Jeremiah 3:9 . The Hebrew reads “ She was polluted with the land” , which RV silently emends, as often; read “ she polluted the land” with Vulg. and Targ.

Jeremiah 3:10 . Omit her” and “ sister” , with LXX.

Jeremiah 3:17 . Omit, with LXX, “ to the name of the Lord to Jerusalem” . Note that “ backsliding” ( Jeremiah 3:6; Jeremiah 3:11; Jeremiah 3:14, etc.) should be “ back-turning” , with play in “ return” ( Jeremiah 3:7, etc) on the double sense of “ turn back,” i.e. from and to Yahweh.

Verses 19-25

Jeremiah 3:19 to Jeremiah 4:4 . A Dialogue of Yahweh’ s Grace.— This directly continues Jeremiah 3:5, the “ I” of Jeremiah 3:19 being emphatically contrasted with the “ thou” of Jeremiah 3:5. Yahweh expresses His desire ( Jeremiah 3:19 mg.) to give Judah, though a daughter, a son’ s portion in the best of lands ( mg. 2 ) , but Judah (here called Israel in narrower sense, Jeremiah 3:20) has left Him. When, speechless, she weeps in penitence ( Jeremiah 3:21) on the bare heights, the place of her former sin, Yahweh will bid her return to Him; she comes making confession that Baal ( Jeremiah 3:24 mg.) has not profited her. Yahweh assures Judah ( Jeremiah 4:1) that true penitence will be followed by the conversion of the heathen, who will use Yahweh’ s name in blessings ( Isaiah 65:16). Let Judah, then, reform in earnest ( Jeremiah 4:3; cf. Hosea 10:12), with an inner consecration, before Yahweh punishes ( Jeremiah 4:4).

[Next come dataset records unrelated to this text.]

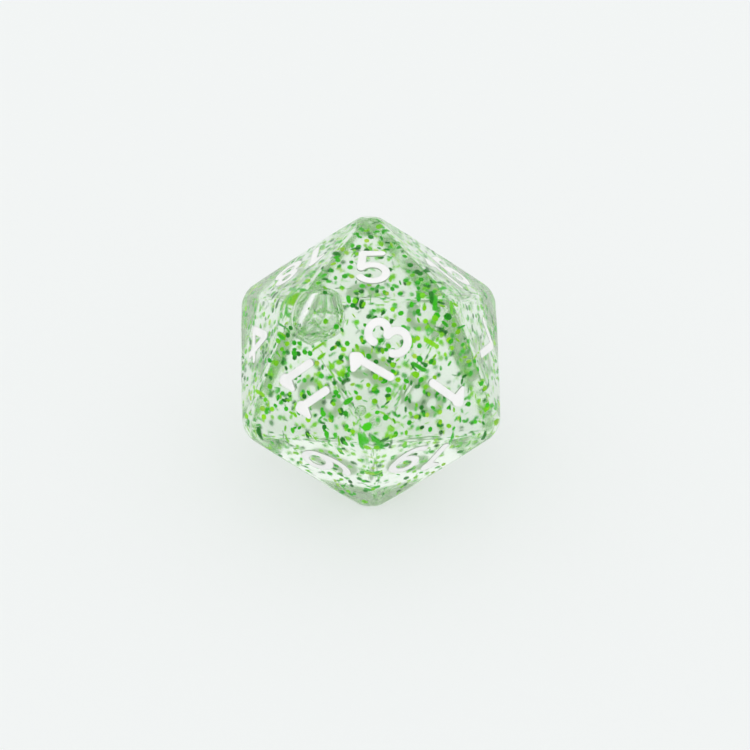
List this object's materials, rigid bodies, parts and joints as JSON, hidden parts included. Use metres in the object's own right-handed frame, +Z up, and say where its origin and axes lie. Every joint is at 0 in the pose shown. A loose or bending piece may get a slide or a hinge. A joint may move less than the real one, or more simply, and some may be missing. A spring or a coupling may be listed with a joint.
{
  "type": "polyhedral die",
  "caption": "Icosahedral gaming die of clear resin with embedded glitter, rounded corners and a white painted numeral engraved in each triangular face.",
  "frame": {"origin": "centre of the face that the die rests on, which carries 16", "axes": "+Z up, out of the opposite face, which carries 5; +Y away from the face that carries 13, which leans towards -Y"},
  "size_m": [0.0214, 0.0238, 0.02],
  "materials": {
    "clear_resin": "clear gloss resin with green glitter flakes inside",
    "numeral_paint": "matt white paint"
  },
  "bodies": {
    "root": {"resin_body": "clear_resin", "numeral_1": "numeral_paint", "numeral_2": "numeral_paint", "numeral_3": "numeral_paint", "numeral_4": "numeral_paint", "numeral_5": "numeral_paint", "numeral_6": "numeral_paint", "numeral_7": "numeral_paint", "numeral_8": "numeral_paint", "numeral_9": "numeral_paint", "numeral_10_tens": "numeral_paint", "numeral_10_ones": "numeral_paint", "numeral_11_tens": "numeral_paint", "numeral_11_ones": "numeral_paint", "numeral_12_tens": "numeral_paint", "numeral_12_ones": "numeral_paint", "numeral_13_tens": "numeral_paint", "numeral_13_ones": "numeral_paint", "numeral_14_tens": "numeral_paint", "numeral_14_ones": "numeral_paint", "numeral_15_tens": "numeral_paint", "numeral_15_ones": "numeral_paint", "numeral_16_tens": "numeral_paint", "numeral_16_ones": "numeral_paint", "numeral_17_tens": "numeral_paint", "numeral_17_ones": "numeral_paint", "numeral_18_tens": "numeral_paint", "numeral_18_ones": "numeral_paint", "numeral_19_tens": "numeral_paint", "numeral_19_ones": "numeral_paint", "numeral_20_tens": "numeral_paint", "numeral_20_ones": "numeral_paint"}
  },
  "joints": []
}
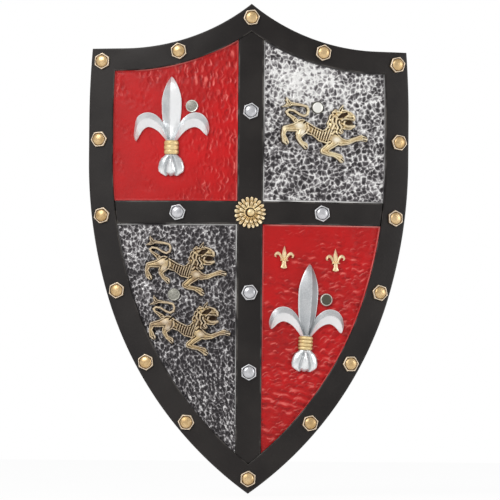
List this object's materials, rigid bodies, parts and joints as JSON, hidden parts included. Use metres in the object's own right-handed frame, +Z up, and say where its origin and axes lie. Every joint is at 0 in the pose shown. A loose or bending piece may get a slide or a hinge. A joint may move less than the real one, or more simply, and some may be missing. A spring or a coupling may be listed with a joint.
{
  "type": "heater shield",
  "caption": "Quartered heater shield with hammered panels, studded border and cross, gilt lions, lilies and rosette, and two leather straps behind.",
  "frame": {"origin": "middle of the space for the hand behind the board, on the line of the hand grip", "axes": "+Z up towards the peak, -Y out of the painted front, +X to the viewer's right when facing the front"},
  "size_m": [0.4002, 0.1048, 0.6087],
  "materials": {
    "board": "bent plywood stained near-black on the back and edge, satin",
    "black_paint": "satin near-black paint with rubbed edges",
    "red_enamel": "glossy red enamel over hammered sheet",
    "antique_silver": "hammered bright metal with black patina in the dimples",
    "antique_gold": "pale antique gold, darker in the recesses",
    "bright_silver": "bright satin silver casting",
    "nickel": "dull nickel",
    "harness_leather": "dark brown harness leather"
  },
  "bodies": {
    "root": {"shield_board": "board", "border_frame": "black_paint", "vertical_bar": "black_paint", "left_crossbar": "black_paint", "right_crossbar": "black_paint", "panel_upper_left": "red_enamel", "panel_lower_right": "red_enamel", "panel_upper_right": "antique_silver", "panel_lower_left": "antique_silver", "rosette": "antique_gold", "border_studs": "antique_gold", "cross_studs": "bright_silver", "fleur_upper_left": "bright_silver", "fleur_lower_right": "bright_silver", "lily_collars": "antique_gold", "small_fleur_left": "antique_gold", "small_fleur_right": "antique_gold", "lion_upper_right": "antique_gold", "lion_lower_left_top": "antique_gold", "lion_lower_left_bottom": "antique_gold", "strap_rivets": "nickel", "rivet_washers": "nickel", "hand_grip": "harness_leather", "forearm_strap": "harness_leather"}
  },
  "joints": []
}
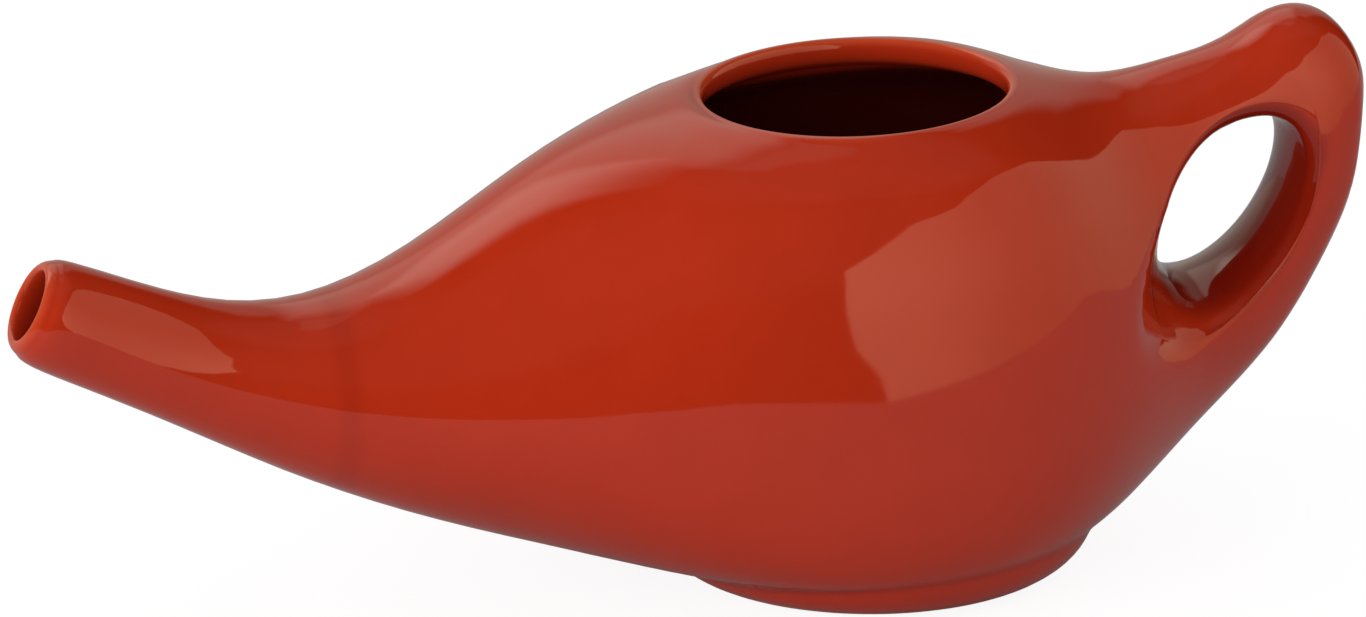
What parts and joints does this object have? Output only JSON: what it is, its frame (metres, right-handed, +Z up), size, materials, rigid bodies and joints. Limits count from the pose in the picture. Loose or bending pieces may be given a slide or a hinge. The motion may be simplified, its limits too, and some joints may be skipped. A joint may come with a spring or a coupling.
{
  "type": "neti pot",
  "caption": "Glazed ceramic neti pot: a lamp-shaped bowl with an open mouth, a long tapering spout for rinsing the nose, and a looped finger handle.",
  "frame": {"origin": "centre of the ring of the foot, on the surface the pot stands on", "axes": "+Z up, -X along the spout, +X towards the handle, Y across the pot, which is the same on both sides of the plane Y = 0"},
  "size_m": [0.1883, 0.0728, 0.0739],
  "materials": {
    "glaze": "gloss orange-red glaze"
  },
  "bodies": {
    "root": {"pot": "glaze"}
  },
  "joints": []
}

Jeremiah 3:19 . children: “ sons” ; ( cf. Hosea 11:1 ff.)

Jeremiah 3:23 . Some word parallel to “ tumult” (better “ throng” with mg.) has fallen out (RV italics); the cult of Baal is meant by both; cf. 1 Kings 18:26 ff.

Jeremiah 4:1 . Read mg. 1 ; for the first “ shalt” render “ if” .— abominations denote such heathen emblems as are named in Jeremiah 2:27 , etc.